— BEGIN DATASET SECTION —
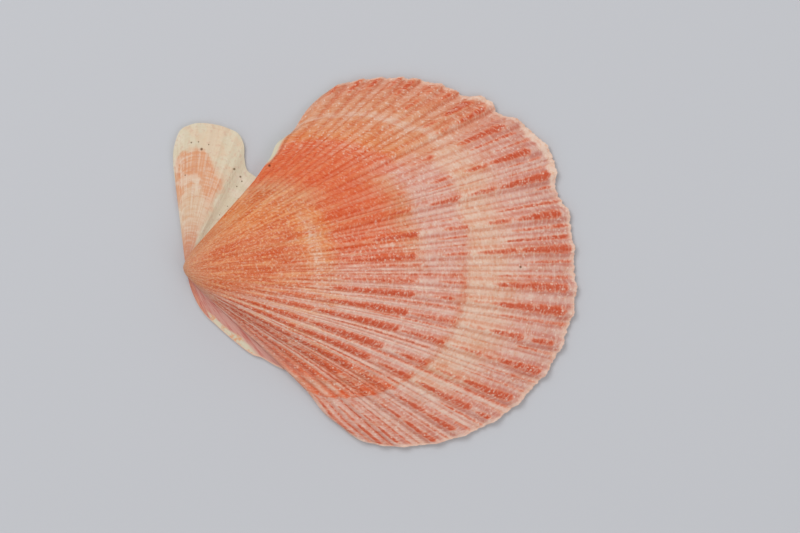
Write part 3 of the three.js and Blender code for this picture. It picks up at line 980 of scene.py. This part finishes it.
# Growth lines, and pale grains where a scale has chipped
growth_lines = back.noise(back.place(*GROWTH_LINES), roughness=0.7)
pale_lines = back.times(back.step(growth_lines, 0.5, 0.66), back.times(calm, 0.38))
painted = back.blend(pale_lines, painted, colour("ivory"))
painted = back.deepen(back.times(back.step(growth_lines, 0.5, 0.34), 0.45), painted, DEEP_RED)
grain = back.noise(back.spot(), GRAIN, 4.0, 0.75)
speck = back.blend(stark, colour("straw"), colour("ivory"))
chips = back.step(back.cells(CHIP, "Distance"), 0.55, 0.15)
chips = back.times(chips, back.step(grain, 0.4, 0.56))
chips = back.times(chips, back.step(back.cells(CHIP, "Color"), 0.58, 0.7))
pale_grains = back.times(back.step(grain, 0.55, 0.72), back.times(calm, 0.4))
painted = back.blend(pale_grains, painted, speck)
painted = back.blend(back.times(chips, back.times(calm, 0.65)), painted, speck)
painted = back.deepen(back.times(back.step(grain, 0.49, 0.3), 0.75), painted, DEEP_ORANGE)

# Painted shade: the steep flank beside the short ear lies in shadow, so it is dulled towards rose
flank = back.times(back.step(side, -40.0, -45.0), back.step(growth, 0.66, 0.5))
painted = back.blend(back.times(flank, 0.35), painted, colour("rose"))

# The free edge past the notch is cream, and so is the foot of the wall all round
tab = back.times(back.step(direction, *TAB_SIDE), back.window(growth, *TAB_GROWTH))
painted = back.blend(tab, painted, colour("fasciole"))
level = back.node("ShaderNodeSeparateXYZ", {0: back.spot()}, "Z")
foot = back.step(back.sum(level, back.times(waver, FOOT_WAVER)), *FOOT_HEIGHT)
foot_colour = back.blend(back.step(direction, 48.0, 50.5), colour("cream"), colour("fasciole"))
painted = back.blend(back.times(foot, 0.8), painted, foot_colour)
painted = back.deepen(back.pits(BACK_PITS), painted, PIT)
# Painted shadow: a dark line along the crease behind the cream tab, where the disc's edge shades it
crease_shadow = back.times(back.window(direction, *CREASE_SIDE), back.window(growth, *CREASE_GROWTH))
painted = back.deepen(back.times(crease_shadow, 0.4), painted, CREASE_SHADOW)

relief = back.sum(back.times(growth_lines, 0.8), back.times(grain, 0.5))
relief = back.sum(relief, back.times(scales, 0.5))
roughness = back.sum(BACK_ROUGHNESS, back.times(scales, 0.2))
back.finish(painted, roughness, BACK_SHINE, relief, BACK_RELIEF)


# The colours of the ears.
# The long ear is orange and ribbed on its hinge side, and cream on its end and along the smooth
# track beside the disc, with a few dark pits. The short ear is a dusky strip with a pale edge.

EAR_PITS = (
    (201.8, 149.3, 0.2), (191.6, 142.7, 0.12), (198.8, 142, 0.1), (209, 144.7, 0.1),
    (185.5, 175.3, 0.1), (234.5, 169.2, 0.18), (240.6, 176.8, 0.16), (242, 181.4, 0.12),
    (237, 186.5, 0.1), (239, 199.3, 0.16), (227.9, 206.4, 0.08), (232.7, 208.3, 0.13),
    (220, 215, 0.08),
)

# Where the track passes into the ribs, in degrees, and where the orange comes and goes, in growth
EAR_TRACK_TO_RIBS = (63.0, 72.0)
EAR_ORANGE_FROM = (0.48, 0.64)
EAR_ORANGE_TO = (0.87, 0.79)

# Clouds and stains in cells a metre, the rest in cells from beak to rim and in cells a degree
EAR_CLOUDS = (180.0, 700.0)
EAR_STAINS = 800.0
EAR_STREAKS = (4.0, 0.5)
EAR_THREADS = (60.0, 0.05)
EAR_CROSS_THREADS = (3.0, 0.9)

EAR_ROUGHNESS = 0.5
EAR_SHINE = 0.25
EAR_RELIEF = 0.12 * MM

ears = Paint("shell_ears")
growth = ears.mark("growth")
direction = ears.mark("direction")
cloud, wisps = (ears.sum(ears.noise(ears.spot(), scale), -0.5) for scale in EAR_CLOUDS)
cloud = ears.sum(cloud, ears.times(wisps, 0.5))
ribbed = ears.step(ears.sum(direction, ears.times(cloud, 18.0)), *EAR_TRACK_TO_RIBS)
painted = ears.blend(ears.times(ribbed, 0.4), colour("fasciole"), colour("peach"))

# The orange starts lower down, and ends lower down, beside the track
inner = ears.step(direction, 82.0, 70.0)
patch = ears.sum(ears.sum(growth, ears.times(cloud, 0.3)), ears.times(inner, 0.12))
orange = ears.times(ears.step(patch, *EAR_ORANGE_FROM), ears.step(patch, *EAR_ORANGE_TO))
orange = ears.times(orange, ribbed)
painted = ears.blend(ears.times(orange, 0.9), painted, colour("ear orange"))
near_beak = ears.times(ears.step(growth, 0.4, 0.1), ribbed)
painted = ears.blend(ears.times(near_beak, 0.8), painted, colour("salmon"))
end = ears.step(patch, 0.8, 0.88)
painted = ears.blend(ears.times(end, 0.85), painted, colour("fasciole"))

# Fine ribs crossed by growth lines, and a mottled end
streaks = ears.noise(ears.place(*EAR_STREAKS))
threads = ears.noise(ears.place(*EAR_THREADS))
crossing = ears.noise(ears.place(*EAR_CROSS_THREADS), detail=2.0)
threads = ears.sum(ears.times(threads, 0.5), ears.times(crossing, 0.5))
laced = ears.times(ribbed, ears.sum(0.4, ears.times(end, -0.25)))
pale_threads = ears.times(ears.step(threads, 0.48, 0.6), laced)
painted = ears.blend(pale_threads, painted, colour("shell white"))
painted = ears.deepen(ears.times(ears.step(threads, 0.5, 0.38), laced), painted, DEEP_ORANGE)
painted = ears.blend(ears.times(ears.step(cloud, 0.04, 0.16), 0.2), painted, colour("gold"))
pale_cloud = ears.times(ears.step(cloud, -0.04, -0.16), 0.4)
painted = ears.blend(pale_cloud, painted, colour("shell white"))
grain = ears.noise(ears.spot(), GRAIN, 2.0, 0.5)
painted = ears.blend(ears.times(ears.step(grain, 0.45, 0.3), 0.2), painted, colour("dusk"))

# The short ear is dusky, streaked and stained along its pale edge
short = ears.blend(ears.step(direction, -62.0, -70.0), colour("rose"), colour("salmon"))
short = ears.blend(ears.step(streaks, 0.45, 0.6), short, colour("dusk"))
short = ears.blend(ears.times(ears.step(threads, 0.48, 0.58), 0.5), short, colour("blush"))
pale_edge = ears.step(ears.sum(growth, ears.times(cloud, 0.3)), 0.76, 0.84)
pale_edge = ears.times(pale_edge, ears.window(direction, -63.5, -50.5, 1.5))
short = ears.blend(pale_edge, short, colour("fasciole"))
stained = ears.times(pale_edge, ears.step(ears.noise(ears.spot(), EAR_STAINS), 0.46, 0.6))
short = ears.blend(ears.times(stained, 0.7), short, colour("amber"))
short = ears.blend(ears.step(growth, 0.96, 0.99), short, colour("cream"))
painted = ears.blend(ears.step(direction, 10.0, -10.0), painted, short)
painted = ears.deepen(ears.pits(EAR_PITS), painted, PIT)
relief = ears.sum(ears.times(streaks, 0.6), threads)
ears.finish(painted, EAR_ROUGHNESS, EAR_SHINE, relief, EAR_RELIEF)


# The polish of the hollow.
# The inner face is porcelain-smooth, cream in the middle, flushed with pink towards the rim.

HOLLOW_BANDS = (
    (0.0, "peach"), (0.3, "cream"), (0.7, "cream"), (0.86, "blush"), (0.95, "rose"), (1.0, "cream"),
)
HOLLOW_CLOUDS = (5.0, 0.06)
HOLLOW_WAVER = 0.12
HOLLOW_ROUGHNESS = 0.25
HOLLOW_SHINE = 0.6

polish = Paint("shell_hollow")
cloud = polish.sum(polish.noise(polish.place(*HOLLOW_CLOUDS)), -0.5)
age = polish.sum(polish.mark("growth"), polish.times(cloud, HOLLOW_WAVER))
polish.finish(polish.bands(age, HOLLOW_BANDS), HOLLOW_ROUGHNESS, HOLLOW_SHINE)

for slot, paint in enumerate((back, ears, polish)):
    shell_mesh.materials[slot] = paint.material


# The floor, the light and the camera.
# A plain pale floor, one large soft light from the upper left with a weak one opposite, and a long
# lens looking straight down.

FLOOR_SIZE = 1.2
PHOTO_WIDTH = 800
PHOTO_MIDDLE = (400, 266.5)
CAMERA_LENS = 200
CAMERA_FILM = 36
FLOOR_COLOUR = (0.5, 0.51, 0.54, 1.0)
FLOOR_ROUGHNESS = 0.9
ROOM_COLOUR = (1.0, 1.0, 1.0, 1.0)
ROOM_STRENGTH = 0.68

floor_mesh = bpy.data.meshes.new("floor")
half = FLOOR_SIZE / 2
corners = [(-half, -half, 0), (half, -half, 0), (half, half, 0), (-half, half, 0)]
floor_mesh.from_pydata(corners, [], [(0, 1, 2, 3)])
floor = bpy.data.objects.new("floor", floor_mesh)
bpy.context.collection.objects.link(floor)
floor_paint = bpy.data.materials.new("floor")
floor_paint.use_nodes = True
paper = floor_paint.node_tree.nodes["Principled BSDF"]
paper.inputs["Base Color"].default_value = FLOOR_COLOUR
paper.inputs["Roughness"].default_value = FLOOR_ROUGHNESS
floor_mesh.materials.append(floor_paint)
floor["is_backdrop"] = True


def soft_light(name, place, size, watts):
    lamp = bpy.data.lights.new(name, "AREA")
    lamp.shape = "DISK"
    lamp.size = size
    lamp.energy = watts
    light = bpy.data.objects.new(name, lamp)
    light.location = place
    light.rotation_euler = (-Vector(place)).to_track_quat("-Z", "Y").to_euler()
    bpy.context.collection.objects.link(light)


soft_light("key", place=(-0.3, 0.4, 0.75), size=0.5, watts=3.3)
soft_light("fill", place=(0.5, -0.3, 0.7), size=0.6, watts=0.8)

world = bpy.data.worlds.new("studio")
world.use_nodes = True
world.node_tree.nodes["Background"].inputs["Color"].default_value = ROOM_COLOUR
world.node_tree.nodes["Background"].inputs["Strength"].default_value = ROOM_STRENGTH
bpy.context.scene.world = world
bpy.context.scene.view_settings.view_transform = "Standard"

lens = bpy.data.cameras.new("camera")
lens.lens = CAMERA_LENS
lens.sensor_width = CAMERA_FILM
camera = bpy.data.objects.new("camera", lens)
distance = PHOTO_WIDTH * PHOTO_SCALE * CAMERA_LENS / CAMERA_FILM
camera.location = in_photo(*PHOTO_MIDDLE, distance)
bpy.context.collection.objects.link(camera)
bpy.context.scene.camera = camera

low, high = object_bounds()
— END DATASET SECTION —
Restate the first line and every line after it, word for word, stopping once the line with "0.75), painted, DEEP_ORANGE)" is done.

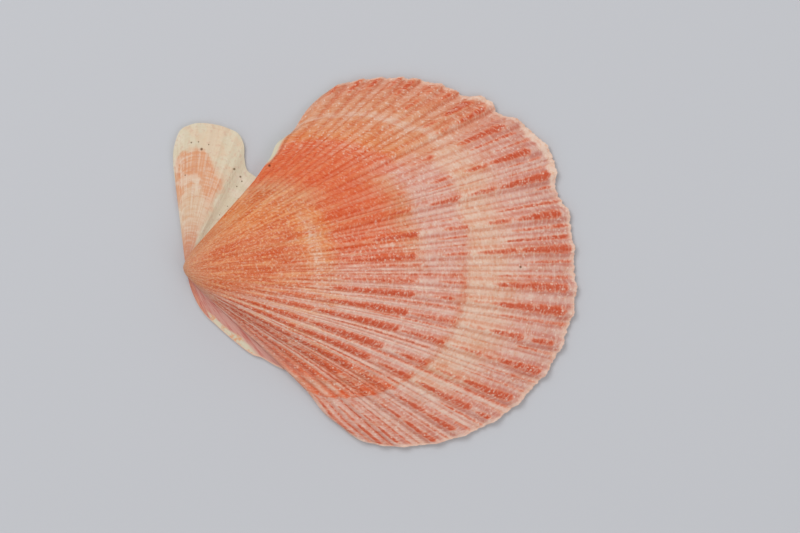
Write part 3 of the three.js and Blender code for this picture. It picks up at line 980 of scene.py. This part finishes it.
# Growth lines, and pale grains where a scale has chipped
growth_lines = back.noise(back.place(*GROWTH_LINES), roughness=0.7)
pale_lines = back.times(back.step(growth_lines, 0.5, 0.66), back.times(calm, 0.38))
painted = back.blend(pale_lines, painted, colour("ivory"))
painted = back.deepen(back.times(back.step(growth_lines, 0.5, 0.34), 0.45), painted, DEEP_RED)
grain = back.noise(back.spot(), GRAIN, 4.0, 0.75)
speck = back.blend(stark, colour("straw"), colour("ivory"))
chips = back.step(back.cells(CHIP, "Distance"), 0.55, 0.15)
chips = back.times(chips, back.step(grain, 0.4, 0.56))
chips = back.times(chips, back.step(back.cells(CHIP, "Color"), 0.58, 0.7))
pale_grains = back.times(back.step(grain, 0.55, 0.72), back.times(calm, 0.4))
painted = back.blend(pale_grains, painted, speck)
painted = back.blend(back.times(chips, back.times(calm, 0.65)), painted, speck)
painted = back.deepen(back.times(back.step(grain, 0.49, 0.3), 0.75), painted, DEEP_ORANGE)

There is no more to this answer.